** Start of Data section **
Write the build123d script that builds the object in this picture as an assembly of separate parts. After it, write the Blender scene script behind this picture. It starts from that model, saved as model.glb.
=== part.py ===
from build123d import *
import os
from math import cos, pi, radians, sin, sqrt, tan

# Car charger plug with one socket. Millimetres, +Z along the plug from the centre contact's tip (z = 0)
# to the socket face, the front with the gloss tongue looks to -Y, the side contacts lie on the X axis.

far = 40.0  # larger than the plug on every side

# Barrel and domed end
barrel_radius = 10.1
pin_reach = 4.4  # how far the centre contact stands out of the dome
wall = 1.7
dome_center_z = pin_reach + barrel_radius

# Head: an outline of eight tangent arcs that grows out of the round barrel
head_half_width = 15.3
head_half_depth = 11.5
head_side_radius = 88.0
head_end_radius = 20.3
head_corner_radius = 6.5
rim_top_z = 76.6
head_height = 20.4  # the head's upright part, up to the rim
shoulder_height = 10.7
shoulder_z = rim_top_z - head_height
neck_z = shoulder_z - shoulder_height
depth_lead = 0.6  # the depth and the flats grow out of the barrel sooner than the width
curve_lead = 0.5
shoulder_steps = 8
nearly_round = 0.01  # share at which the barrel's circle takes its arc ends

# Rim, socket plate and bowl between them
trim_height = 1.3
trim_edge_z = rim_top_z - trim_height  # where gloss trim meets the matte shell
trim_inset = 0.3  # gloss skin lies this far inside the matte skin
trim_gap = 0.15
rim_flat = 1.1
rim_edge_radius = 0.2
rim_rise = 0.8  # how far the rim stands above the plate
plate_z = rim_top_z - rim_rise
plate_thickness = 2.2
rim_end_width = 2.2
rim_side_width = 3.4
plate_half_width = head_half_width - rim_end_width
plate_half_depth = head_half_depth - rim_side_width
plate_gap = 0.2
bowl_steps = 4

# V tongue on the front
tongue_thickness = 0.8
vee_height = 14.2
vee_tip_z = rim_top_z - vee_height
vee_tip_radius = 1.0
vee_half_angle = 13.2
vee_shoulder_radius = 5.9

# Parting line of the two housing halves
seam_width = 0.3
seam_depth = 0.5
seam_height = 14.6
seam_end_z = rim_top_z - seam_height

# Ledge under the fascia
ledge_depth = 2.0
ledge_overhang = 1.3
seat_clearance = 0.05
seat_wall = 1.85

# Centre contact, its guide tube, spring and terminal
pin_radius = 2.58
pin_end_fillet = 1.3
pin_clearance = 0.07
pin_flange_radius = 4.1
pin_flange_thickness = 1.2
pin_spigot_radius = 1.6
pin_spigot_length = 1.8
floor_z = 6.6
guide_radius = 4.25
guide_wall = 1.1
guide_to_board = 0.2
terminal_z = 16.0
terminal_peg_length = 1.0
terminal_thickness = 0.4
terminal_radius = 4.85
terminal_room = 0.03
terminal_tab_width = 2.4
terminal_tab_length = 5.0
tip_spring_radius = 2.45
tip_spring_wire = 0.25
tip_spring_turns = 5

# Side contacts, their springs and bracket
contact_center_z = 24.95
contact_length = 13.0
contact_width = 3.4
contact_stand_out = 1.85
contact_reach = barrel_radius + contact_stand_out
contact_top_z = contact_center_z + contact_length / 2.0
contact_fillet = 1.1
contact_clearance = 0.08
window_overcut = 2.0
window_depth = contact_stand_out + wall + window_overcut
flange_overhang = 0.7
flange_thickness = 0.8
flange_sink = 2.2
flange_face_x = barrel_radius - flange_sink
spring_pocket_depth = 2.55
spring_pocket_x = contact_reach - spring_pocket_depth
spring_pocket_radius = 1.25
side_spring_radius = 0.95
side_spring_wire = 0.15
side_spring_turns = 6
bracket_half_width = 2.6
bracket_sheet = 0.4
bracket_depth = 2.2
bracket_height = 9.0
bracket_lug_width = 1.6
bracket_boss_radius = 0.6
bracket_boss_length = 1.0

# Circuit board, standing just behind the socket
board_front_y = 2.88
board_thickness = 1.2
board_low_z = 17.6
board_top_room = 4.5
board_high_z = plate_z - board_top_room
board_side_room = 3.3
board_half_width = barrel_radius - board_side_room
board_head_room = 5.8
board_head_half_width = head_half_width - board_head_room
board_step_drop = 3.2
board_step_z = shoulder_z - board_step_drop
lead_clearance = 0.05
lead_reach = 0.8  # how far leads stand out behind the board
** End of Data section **
**Short task**
Please repeat the material above, word for word and in full.

**Exercise solution**
Write the build123d script that builds the object in this picture as an assembly of separate parts. After it, write the Blender scene script behind this picture. It starts from that model, saved as model.glb.
=== part.py ===
from build123d import *
import os
from math import cos, pi, radians, sin, sqrt, tan

# Car charger plug with one socket. Millimetres, +Z along the plug from the centre contact's tip (z = 0)
# to the socket face, the front with the gloss tongue looks to -Y, the side contacts lie on the X axis.

far = 40.0  # larger than the plug on every side

# Barrel and domed end
barrel_radius = 10.1
pin_reach = 4.4  # how far the centre contact stands out of the dome
wall = 1.7
dome_center_z = pin_reach + barrel_radius

# Head: an outline of eight tangent arcs that grows out of the round barrel
head_half_width = 15.3
head_half_depth = 11.5
head_side_radius = 88.0
head_end_radius = 20.3
head_corner_radius = 6.5
rim_top_z = 76.6
head_height = 20.4  # the head's upright part, up to the rim
shoulder_height = 10.7
shoulder_z = rim_top_z - head_height
neck_z = shoulder_z - shoulder_height
depth_lead = 0.6  # the depth and the flats grow out of the barrel sooner than the width
curve_lead = 0.5
shoulder_steps = 8
nearly_round = 0.01  # share at which the barrel's circle takes its arc ends

# Rim, socket plate and bowl between them
trim_height = 1.3
trim_edge_z = rim_top_z - trim_height  # where gloss trim meets the matte shell
trim_inset = 0.3  # gloss skin lies this far inside the matte skin
trim_gap = 0.15
rim_flat = 1.1
rim_edge_radius = 0.2
rim_rise = 0.8  # how far the rim stands above the plate
plate_z = rim_top_z - rim_rise
plate_thickness = 2.2
rim_end_width = 2.2
rim_side_width = 3.4
plate_half_width = head_half_width - rim_end_width
plate_half_depth = head_half_depth - rim_side_width
plate_gap = 0.2
bowl_steps = 4

# V tongue on the front
tongue_thickness = 0.8
vee_height = 14.2
vee_tip_z = rim_top_z - vee_height
vee_tip_radius = 1.0
vee_half_angle = 13.2
vee_shoulder_radius = 5.9

# Parting line of the two housing halves
seam_width = 0.3
seam_depth = 0.5
seam_height = 14.6
seam_end_z = rim_top_z - seam_height

# Ledge under the fascia
ledge_depth = 2.0
ledge_overhang = 1.3
seat_clearance = 0.05
seat_wall = 1.85

# Centre contact, its guide tube, spring and terminal
pin_radius = 2.58
pin_end_fillet = 1.3
pin_clearance = 0.07
pin_flange_radius = 4.1
pin_flange_thickness = 1.2
pin_spigot_radius = 1.6
pin_spigot_length = 1.8
floor_z = 6.6
guide_radius = 4.25
guide_wall = 1.1
guide_to_board = 0.2
terminal_z = 16.0
terminal_peg_length = 1.0
terminal_thickness = 0.4
terminal_radius = 4.85
terminal_room = 0.03
terminal_tab_width = 2.4
terminal_tab_length = 5.0
tip_spring_radius = 2.45
tip_spring_wire = 0.25
tip_spring_turns = 5

# Side contacts, their springs and bracket
contact_center_z = 24.95
contact_length = 13.0
contact_width = 3.4
contact_stand_out = 1.85
contact_reach = barrel_radius + contact_stand_out
contact_top_z = contact_center_z + contact_length / 2.0
contact_fillet = 1.1
contact_clearance = 0.08
window_overcut = 2.0
window_depth = contact_stand_out + wall + window_overcut
flange_overhang = 0.7
flange_thickness = 0.8
flange_sink = 2.2
flange_face_x = barrel_radius - flange_sink
spring_pocket_depth = 2.55
spring_pocket_x = contact_reach - spring_pocket_depth
spring_pocket_radius = 1.25
side_spring_radius = 0.95
side_spring_wire = 0.15
side_spring_turns = 6
bracket_half_width = 2.6
bracket_sheet = 0.4
bracket_depth = 2.2
bracket_height = 9.0
bracket_lug_width = 1.6
bracket_boss_radius = 0.6
bracket_boss_length = 1.0

# Circuit board, standing just behind the socket
board_front_y = 2.88
board_thickness = 1.2
board_low_z = 17.6
board_top_room = 4.5
board_high_z = plate_z - board_top_room
board_side_room = 3.3
board_half_width = barrel_radius - board_side_room
board_head_room = 5.8
board_head_half_width = head_half_width - board_head_room
board_step_drop = 3.2
board_step_z = shoulder_z - board_step_drop
lead_clearance = 0.05
lead_reach = 0.8  # how far leads stand out behind the board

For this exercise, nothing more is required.